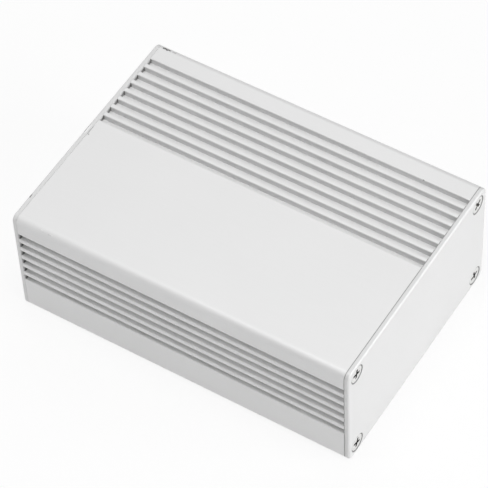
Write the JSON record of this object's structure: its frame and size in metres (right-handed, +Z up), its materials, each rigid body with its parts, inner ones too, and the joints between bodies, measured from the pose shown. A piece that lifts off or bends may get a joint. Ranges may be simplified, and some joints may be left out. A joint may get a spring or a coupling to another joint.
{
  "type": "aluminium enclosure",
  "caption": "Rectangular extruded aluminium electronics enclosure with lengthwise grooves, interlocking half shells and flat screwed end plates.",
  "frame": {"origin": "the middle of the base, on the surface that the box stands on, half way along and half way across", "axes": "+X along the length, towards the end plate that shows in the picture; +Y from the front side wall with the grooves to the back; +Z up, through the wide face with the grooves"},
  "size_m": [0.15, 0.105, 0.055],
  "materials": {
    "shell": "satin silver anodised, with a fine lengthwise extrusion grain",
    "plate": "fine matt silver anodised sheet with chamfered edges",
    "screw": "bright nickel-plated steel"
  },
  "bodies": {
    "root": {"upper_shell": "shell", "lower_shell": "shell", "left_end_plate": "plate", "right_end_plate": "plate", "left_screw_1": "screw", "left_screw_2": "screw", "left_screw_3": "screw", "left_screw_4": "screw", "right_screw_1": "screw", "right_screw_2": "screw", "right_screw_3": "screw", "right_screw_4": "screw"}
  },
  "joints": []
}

What to do: All of the lines above need to be given again exactly.

Correct output:
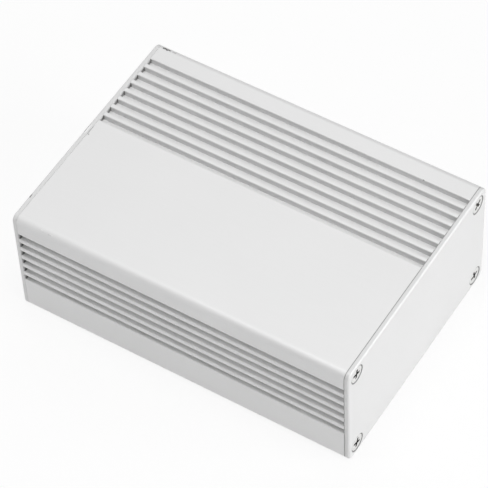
Write the JSON record of this object's structure: its frame and size in metres (right-handed, +Z up), its materials, each rigid body with its parts, inner ones too, and the joints between bodies, measured from the pose shown. A piece that lifts off or bends may get a joint. Ranges may be simplified, and some joints may be left out. A joint may get a spring or a coupling to another joint.
{
  "type": "aluminium enclosure",
  "caption": "Rectangular extruded aluminium electronics enclosure with lengthwise grooves, interlocking half shells and flat screwed end plates.",
  "frame": {"origin": "the middle of the base, on the surface that the box stands on, half way along and half way across", "axes": "+X along the length, towards the end plate that shows in the picture; +Y from the front side wall with the grooves to the back; +Z up, through the wide face with the grooves"},
  "size_m": [0.15, 0.105, 0.055],
  "materials": {
    "shell": "satin silver anodised, with a fine lengthwise extrusion grain",
    "plate": "fine matt silver anodised sheet with chamfered edges",
    "screw": "bright nickel-plated steel"
  },
  "bodies": {
    "root": {"upper_shell": "shell", "lower_shell": "shell", "left_end_plate": "plate", "right_end_plate": "plate", "left_screw_1": "screw", "left_screw_2": "screw", "left_screw_3": "screw", "left_screw_4": "screw", "right_screw_1": "screw", "right_screw_2": "screw", "right_screw_3": "screw", "right_screw_4": "screw"}
  },
  "joints": []
}